Objectives: Differentiating cardiogenic pulmonary edema (CPE) from respiratory causes of dyspnea is difficult in elderly patients. The aim of this study was to compare the usefulness of B-type natriuretic peptide (BNP) and amino-terminal fragment BNP (proBNP), to diagnose CPE in patients aged 65 and older.

Design: Prospective study.

Setting: Medical emergency department of a 2,000-bed urban teaching hospital.

Participants: Patients aged 65 and older presenting with acute dyspnea and a respiratory rate of 25 breaths/min or greater, a partial pressure of oxygen of 70 mmHg or less, or an oxygen saturation of 92% or less were included.

Measurements: Rapid BNP and proBNP assays, performed blind at admission, were compared with the final diagnosis (CPE or no CPE) as defined by an expert team.

Results: Two hundred two patients (mean age±standard deviation 80±9) were included; 88 (44%) had CPE. There was a strong correlation between proBNP and BNP values (correlation coefficient=0.91, P<.001). The median BNP and proBNP were higher in the group of patients with CPE (377 vs 74 pg/mL, P<.001, and 3,851 vs 495 pg/mL, P<.001, respectively). The best threshold values of BNP and proBNP were 250 pg/mL and 1,500 pg/mL, respectively.
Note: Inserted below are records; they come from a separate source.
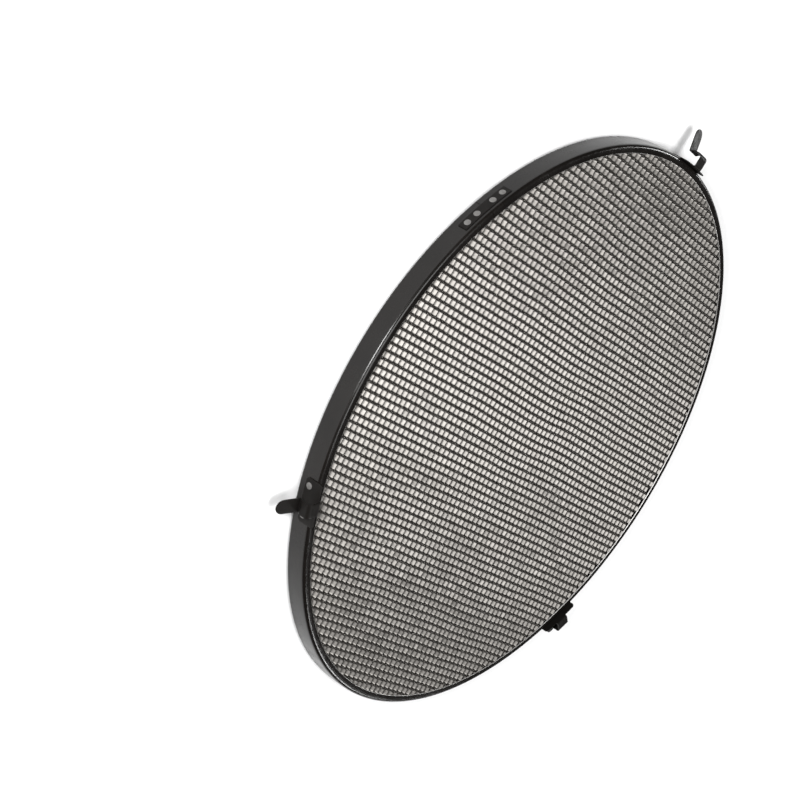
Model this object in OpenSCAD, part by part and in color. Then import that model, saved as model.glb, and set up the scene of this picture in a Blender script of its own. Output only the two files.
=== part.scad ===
/* [Hoop] */
// Outer radius of the hoop's wall, which slips inside a reflector's rim
hoop_r = 263; // [150:0.5:320]
// Width of the flat flanges that hold the honeycomb, front and back
flange_w = 7.2; // [5:0.1:14]
// Depth of the hoop along its axis
hoop_d = 20; // [14:0.5:40]
// Thickness of the strip that the hoop is rolled from
strip_t = 1; // [0.8:0.1:1.6]
// Outside radius of the hoop's rounded shoulders
shoulder_r = 3; // [2:0.1:5]
// Width of the butt seam where the rolled strip closes
seam_gap = 0.4; // [0.2:0.1:1]
// Direction of the seam, counted from +X
seam_at = 240; // [200:1:280]

/* [Honeycomb core] */
// Distance across the flats of one real cell
cell_w = 7.7; // [6:0.1:10]
// How many real cells one modelled cell spans, to keep the solids light
cell_group = 3; // [2:1:4]
// Modelled foil thickness, which gives the core its real mass
foil_t = 0.18; // [0.1:0.01:0.4]
// Glue line between two foils
glue_t = 0.02; // [0.01:0.01:0.05]
// Clearance between the core and the hoop, all round
core_gap = 0.2; // [0.1:0.05:0.5]
// Clearance between the core's rim and the hoop's wall, which holds the rivet tails
core_rim_gap = 2; // [1:0.1:3]
// Turn of the cell rows about the axis
core_turn = 1; // [-5:0.5:5]

/* [Spring clips] */
// Thickness of the spring steel
clip_t = 0.8; // [0.5:0.1:1.2]
// Width of the T-shaped foot, along the hoop
foot_w = 39; // [30:1:60]
// Height of the foot's lower edge above the mid plane
foot_bottom = -2.5; // [-3:0.1:0]
// Height of the foot's upper edge above the front flange
foot_rise = 4.3; // [3:0.1:8]
// Width of the tongue, hook and thumb tab
tongue_w = 12.5; // [8:0.5:20]
// Outermost radius of the hook
hook_r = 275.5; // [160:0.5:330]
// Drop from the top of the tongue to the hook's nose
hook_drop = 12; // [9:0.5:16]
// How far the hook's nose turns in under the rim
nose_in = 2.5; // [1:0.1:4]
// Length of the thumb tab from the nose to its tip
tab_l = 22; // [14:1:30]
// Slope of the thumb tab towards the back
tab_slope = 13; // [0:1:40]
// Direction of the first clip, counted from +X
first_clip = 60; // [0:5:90]

/* [Rivets] */
// Radius of a rivet's shank
shank_r = 1.5; // [1:0.1:2]
// Radius of a rivet's head
head_r = 2.8; // [2:0.1:4]
// Height of a rivet's domed head
head_h = 0.4; // [0.3:0.1:1.5]
// Distance between the two rivets of a clip
rivet_pitch = 26; // [18:1:32]
// Height of the clip rivets above the mid plane
rivet_z = 1.6; // [1:0.1:3]
// Length of the splice plate along the hoop
splice_w = 52; // [40:1:70]
// Height of the splice plate
splice_h = 8.5; // [6:0.5:9]

/* [Hidden] */
CLIPS = 3;
BANKS = 15;
FINE = 96;
SMALL = 32;
BANDS = 6;
EPS = 0.02;
// How far a cutting shape runs past what it cuts.
OVER = 1;

half_d = hoop_d / 2;
wall_in = hoop_r - strip_t;
eye_r = hoop_r - flange_w;
clip_in = hoop_r + EPS;
clip_out = clip_in + clip_t;
foot_top = half_d + foot_rise;
clip_mid_r = (clip_in + clip_out) / 2;

core_r = wall_in - core_rim_gap;
core_h = hoop_d - 2 * (strip_t + core_gap);
foil_pitch = cell_w * cell_group / 2;
side = foil_pitch / cos(30);
period = 3 * side;
swing = foil_pitch - foil_t - glue_t;
mitre = foil_t / 2 * tan(30);
periods = ceil(core_r / period) + 1;
foils = floor(2 * core_r / foil_pitch);
bank = foils / BANKS;

// Space that the flexing strip has above the foot, and the radii of its two bends.
flex_gap = 0.45;
bend_r = 1.2;
outer_bend_r = 3;
tongue_top = foot_top + flex_gap + bend_r;
hook_mid_r = hook_r - clip_t / 2;
nose = [hook_mid_r - nose_in, tongue_top - hook_drop];
nose_rise = 1.4;
turn_z = nose[1] + nose_rise * nose_in;
tab_end = nose + tab_l * [cos(tab_slope), -sin(tab_slope)];

// Clearance of a shank in its hole, how far its crimped tail spreads, and how deep the shank runs into its head.
hole_gap = 0.05;
tail_lip = 0.8;
head_root = 0.2;
splice_rivets_at = [-20, -9, 9, 20];

// Angle at the axis that an arc length spans on the hoop's wall.
function arc_angle(length) = length / hoop_r * 180 / PI;

// The points of one face of a corrugated foil; face is 1 for its upper face, -1 for its lower.
function foil_face(face) = [
    for (i = [-periods : periods]) each [
        [i * period - side / 2 + face * mitre, face * foil_t / 2],
        [i * period + side / 2 - face * mitre, face * foil_t / 2],
        [i * period + side - face * mitre, swing + face * foil_t / 2],
        [i * period + 2 * side + face * mitre, swing + face * foil_t / 2]
    ]
];
function backwards(points) = [for (i = [len(points) - 1 : -1 : 0]) points[i]];

// Points of a quarter round from one direction to the next, as flat bands.
function quarter(centre, radius, from) = [
    for (b = [0 : BANDS]) centre + radius * [cos(from + b * 90 / BANDS), sin(from + b * 90 / BANDS)]
];

// A block with round corners on its outer side only, seen in the radius and height plane.
module shouldered(inner, outer, half_height, corner) {
    centre = [outer - corner, half_height - corner];
    polygon(concat(
        [[inner, -half_height]],
        quarter([centre[0], -centre[1]], corner, -90),
        quarter(centre, corner, 0),
        [[inner, half_height]]
    ));
}

// Places children at a direction round the axis.
module around(angle) {
    rotate([0, 0, angle]) children();
}

// A strip bent round the hoop's wall.
module bent_strip(length, bottom, top) {
    span = arc_angle(length);
    rotate([0, 0, -span / 2]) rotate_extrude(angle = span, $fn = FINE * 4)
        translate([clip_in, bottom]) square([clip_t, top - bottom]);
}

// A radial hole through the hoop's wall and the plate on it.
module rivet_hole(angle, z) {
    around(angle) translate([wall_in - OVER, 0, z]) rotate([0, 90, 0])
        cylinder(r = shank_r + hole_gap, h = strip_t + clip_t + 3 * OVER, $fn = SMALL);
}

// One rivet: domed head outside, flat tail inside, shank through both strips.
module rivet(angle, z) {
    tail = wall_in - EPS - head_h;
    under_head = clip_out + 2 * EPS;
    dome = (head_r * head_r + head_h * head_h) / (2 * head_h);
    around(angle) translate([0, 0, z]) rotate([0, 90, 0]) {
        translate([0, 0, tail]) cylinder(r = shank_r + tail_lip, h = head_h, $fn = SMALL);
        translate([0, 0, tail]) cylinder(r = shank_r, h = under_head - tail + head_root, $fn = SMALL);
        translate([0, 0, under_head]) intersection() {
            translate([0, 0, head_h - dome]) sphere(dome, $fn = FINE);
            cylinder(r = head_r, h = head_h, $fn = SMALL);
        }
    }
}

function clip_angle(c) = first_clip + (c - 1) * 360 / CLIPS;
function clip_rivet_angles(c) = [for (s = [-1, 1]) clip_angle(c) + s * arc_angle(rivet_pitch / 2)];
splice_rivet_angles = [for (s = splice_rivets_at) seam_at + arc_angle(s)];

// Rolled channel that wraps the honeycomb: wall, rounded shoulders, front and back flange.
module hoop() {
    color([0.035, 0.03, 0.028]) difference() {
        rotate_extrude($fn = FINE * 4) difference() {
            shouldered(eye_r, hoop_r, half_d, shoulder_r);
            shouldered(eye_r - OVER, wall_in, half_d - strip_t, shoulder_r - strip_t);
        }
        around(seam_at) translate([eye_r - OVER, -seam_gap / 2, -half_d - OVER])
            cube([flange_w + 2 * OVER, seam_gap, hoop_d + 2 * OVER]);
        for (c = [1 : CLIPS]) for (a = clip_rivet_angles(c)) rivet_hole(a, rivet_z);
        for (a = splice_rivet_angles) rivet_hole(a, rivet_z);
    }
}

// Plate riveted over the hoop's seam.
module splice_plate() {
    color([0.05, 0.045, 0.04]) difference() {
        around(seam_at) bent_strip(splice_w, rivet_z - splice_h / 2, rivet_z + splice_h / 2);
        for (a = splice_rivet_angles) rivet_hole(a, rivet_z);
    }
}

module splice_rivets() {
    color([0.35, 0.34, 0.33]) for (a = splice_rivet_angles) rivet(a, rivet_z);
}

// Fixed foot of a clip, riveted to the wall. Its top edge stands above the front flange.
module clip_foot(c) {
    color([0.03, 0.03, 0.03]) difference() {
        around(clip_angle(c)) bent_strip(foot_w, foot_bottom, foot_top);
        for (a = clip_rivet_angles(c)) rivet_hole(a, rivet_z);
    }
}

module clip_rivets(c) {
    color([0.35, 0.34, 0.33]) for (a = clip_rivet_angles(c)) rivet(a, rivet_z);
}

// A flat strip of the clip's thickness between two points of the radius and height plane.
module strip_between(a, b) {
    run = b - a;
    translate(a) rotate(atan2(run[1], run[0])) translate([0, -clip_t / 2]) square([norm(run), clip_t]);
    translate(b) circle(clip_t / 2, $fn = SMALL);
}

// A quarter bend of the strip; turn is the quadrant's first angle.
module quarter_bend(centre, radius, turn) {
    translate(centre) rotate(turn) intersection() {
        difference() {
            circle(radius + clip_t / 2, $fn = FINE);
            circle(radius - clip_t / 2, $fn = FINE);
        }
        square(2 * radius);
    }
}

// Side view of the moving strip: up from the flex line, over the rim, down, in to the nose, out again.
module hook_profile() {
    top_from = [clip_mid_r + bend_r, tongue_top];
    top_to = [hook_mid_r - outer_bend_r, tongue_top];
    quarter_bend(top_from - [0, bend_r], bend_r, 90);
    strip_between(top_from, top_to);
    quarter_bend(top_to - [0, outer_bend_r], outer_bend_r, 0);
    strip_between([hook_mid_r, tongue_top - outer_bend_r], [hook_mid_r, turn_z]);
    strip_between([hook_mid_r, turn_z], nose);
    strip_between(nose, tab_end);
}

// Outline of the tongue and tab seen along the hoop's axis: straight sides and a round end.
module tongue_plan() {
    round_at = tab_end[0] - tongue_w / 2;
    translate([clip_in - OVER, -tongue_w / 2]) square([round_at - clip_in + OVER, tongue_w]);
    translate([round_at, 0]) circle(tongue_w / 2, $fn = FINE);
}

// Moving part of a clip: tongue over the rim, hook behind it and thumb tab.
module clip_hook(c) {
    color([0.03, 0.03, 0.03]) around(clip_angle(c)) intersection() {
        rotate([90, 0, 0]) linear_extrude(tongue_w + 2 * OVER, center = true) hook_profile();
        linear_extrude(4 * hoop_d, center = true) tongue_plan();
    }
}

// One corrugated foil of the core, cut to the core's circle.
module foil(k) {
    shift = (k % 2) * period / 2;
    lift = (k - foils / 2) * foil_pitch + (foil_t + glue_t) / 2;
    translate([0, 0, -core_h / 2]) rotate([0, 0, core_turn]) linear_extrude(core_h) intersection() {
        circle(core_r, $fn = FINE * 4);
        translate([shift, lift]) polygon(concat(foil_face(1), backwards(foil_face(-1))));
    }
}

// A bank of neighbouring foils, each its own solid, bonded face to face along the cells' flats.
module foil_bank(b) {
    color([0.72, 0.71, 0.69]) for (k = [(b - 1) * bank : b * bank - 1]) foil(k);
}

hoop();
splice_plate();
splice_rivets();
for (c = [1 : CLIPS]) {
    clip_foot(c);
    clip_rivets(c);
    clip_hook(c);
}
for (b = [1 : BANKS]) {
    foil_bank(b);
}
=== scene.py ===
import math

import bmesh
import bpy
import numpy as np
from mathutils import Matrix, Vector


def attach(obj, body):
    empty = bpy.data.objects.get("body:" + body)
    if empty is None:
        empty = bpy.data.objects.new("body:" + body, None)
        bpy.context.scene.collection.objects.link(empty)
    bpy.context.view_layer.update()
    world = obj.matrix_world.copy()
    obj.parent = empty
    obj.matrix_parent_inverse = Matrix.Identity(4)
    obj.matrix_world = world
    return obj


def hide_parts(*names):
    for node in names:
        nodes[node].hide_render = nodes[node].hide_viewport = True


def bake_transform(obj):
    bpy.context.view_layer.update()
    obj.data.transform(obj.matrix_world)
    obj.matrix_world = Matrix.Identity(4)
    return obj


MM = 0.001

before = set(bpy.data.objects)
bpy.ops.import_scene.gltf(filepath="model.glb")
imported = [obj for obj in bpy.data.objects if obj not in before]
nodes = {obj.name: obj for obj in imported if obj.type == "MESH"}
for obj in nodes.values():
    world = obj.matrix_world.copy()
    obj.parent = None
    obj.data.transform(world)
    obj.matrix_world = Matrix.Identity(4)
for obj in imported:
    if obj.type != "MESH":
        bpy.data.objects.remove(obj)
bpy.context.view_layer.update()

# Sizes that repeat part.scad's, in millimetres.
HOOP_R = 263.0
EYE_R = 255.8
HALF_D = 10.0
STRIP_T = 1.0
SHOULDER_R = 3.0
SEAM_GAP = 0.4
SEAM_AT = 240.0
CORE_R = 260.0
CORE_HALF = 8.8
CELL_W = 7.7
CORE_TURN = 1.0
BANKS = 15
FOILS_PER_BANK = 9
FOIL_T = 0.06
GLUE_T = 0.02
CLIP_T = 0.8
CLIP_MID_R = 263.42
FOOT_W = 39.0
FOOT_BOTTOM = -2.5
FOOT_TOP = 14.3
TONGUE_W = 12.5
TONGUE_TOP = 15.95
HOOK_MID_R = 275.1
NOSE_R = 272.6
NOSE_Z = 3.95
TURN_Z = 7.45
CLIP_ANGLES = (60.0, 180.0, 300.0)

# The tab ends 0.14 mm short of part.scad's, so that its thickness stays inside the CAD's box.
TAB_END_R = 293.9
TAB_END_Z = -0.96
TAB_ROUND_R = TAB_END_R - TONGUE_W / 2

# ---------------------------------------------------------------- camera
CAMERA_AT = (-0.01335, -1.80581, 1.01721)
CAMERA_RIGHT = (-0.52107, 0.46347, 0.71672)
CAMERA_UP = (-0.85323, -0.26103, -0.45151)
CAMERA_BACK = (-0.02217, -0.84679, 0.53146)
CAMERA_LENS = 110.25
CAMERA_SENSOR = 36.0
CAMERA_FAR = 50.0


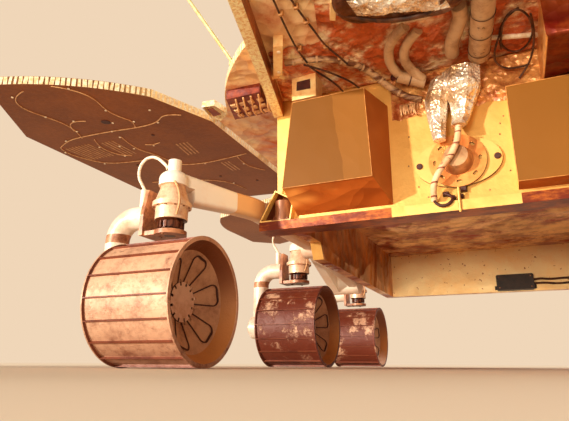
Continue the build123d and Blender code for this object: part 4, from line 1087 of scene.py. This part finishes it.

The area under the receiver operating characteristic curve was greater with BNP than with proBNP (0.85 vs 0.80, P<.05). BNP assay was more accurate in diagnosis than the emergency physician, whereas proBNP was not. Higher values of BNP and proBNP were associated with greater in-hospital mortality.

Conclusion: BNP assay is a more useful diagnostic indicator for CPE than proBNP in patients aged 65 and older.